Все это очень больно, все это очень горько, и всего этого не должно было вообще изначально происходить.
— А что делать тем, кто читает новости про беременную женщину, расстрелянную солдатом ВСУ, и чувствует, что его пацифизм дает трещину? Что вы посоветуете такому человеку?
— Я думаю, что любое военное преступление должно быть расследовано и наказано, и не важно, совершено ли оно российскими военнослужащими или украинскими. Война не упраздняет понятия права, справедливости, и мы знаем, что даже во время войны совершаются военные преступления, которые выражаются в частности в том, что жертвами становятся сознательно не комбатанты, а гражданские лица. Безусловно, любое преступление подобного рода не может быть оправдано и должно быть расследовано.
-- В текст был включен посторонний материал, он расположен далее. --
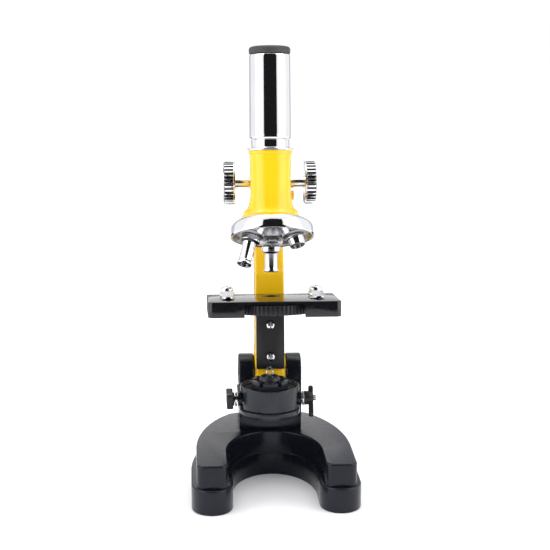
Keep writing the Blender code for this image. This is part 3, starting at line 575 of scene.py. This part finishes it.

Но не оказывается ли так, что мы ставим людям разную цену в зависимости от того, какое гражданство они имеют, на каком языке говорят и с какой стороны границы находятся? Совсем недавно и до сих пор в положении этих людей на территории оккупированных областей оказывались люди с другой стороны границы.
Они ничем не отличаются. Они ничем не лучше, не хуже. Поэтому как только мы начинаем оценивать стоимость людей по принципу «наши или не наши», на этом всякие представления, даже не христианские, а вообще гуманистические о добре и зле заканчиваются.
— А с точки зрения практической работы над собой вы, как священник, что можете посоветовать людям, которые испытывают злобу?
— Я думаю, что нужно прежде всего совершить умственный труд, понять, почему вообще это произошло, и что этому предшествовало. Во-вторых, я бы задумался о том, что человек, впадая в это состояние злости и ненависти, в общем-то, ничем не отличается от тех людей, которые совершают эти преступления и мотивируются злобой и ненавистью с другой стороны.
То есть, по сути говоря, задача такая: пытаясь чему-то противостоять, как не стать частью того, чему ты противостоишь, то есть зла и ненависти? Иначе всякая граница стирается. Иначе жертвой войны становится не просто тот человек, который ранен, погиб или стал беженцем, а ты сам. Потому что ты сам деформирован. Ты сам уже не то, что был раньше. Ты сам уже не можешь делиться добром и любовью, потому что в тебе этого уже нет. В тебе это уже выжжено теми новостями, которые ты прочитал.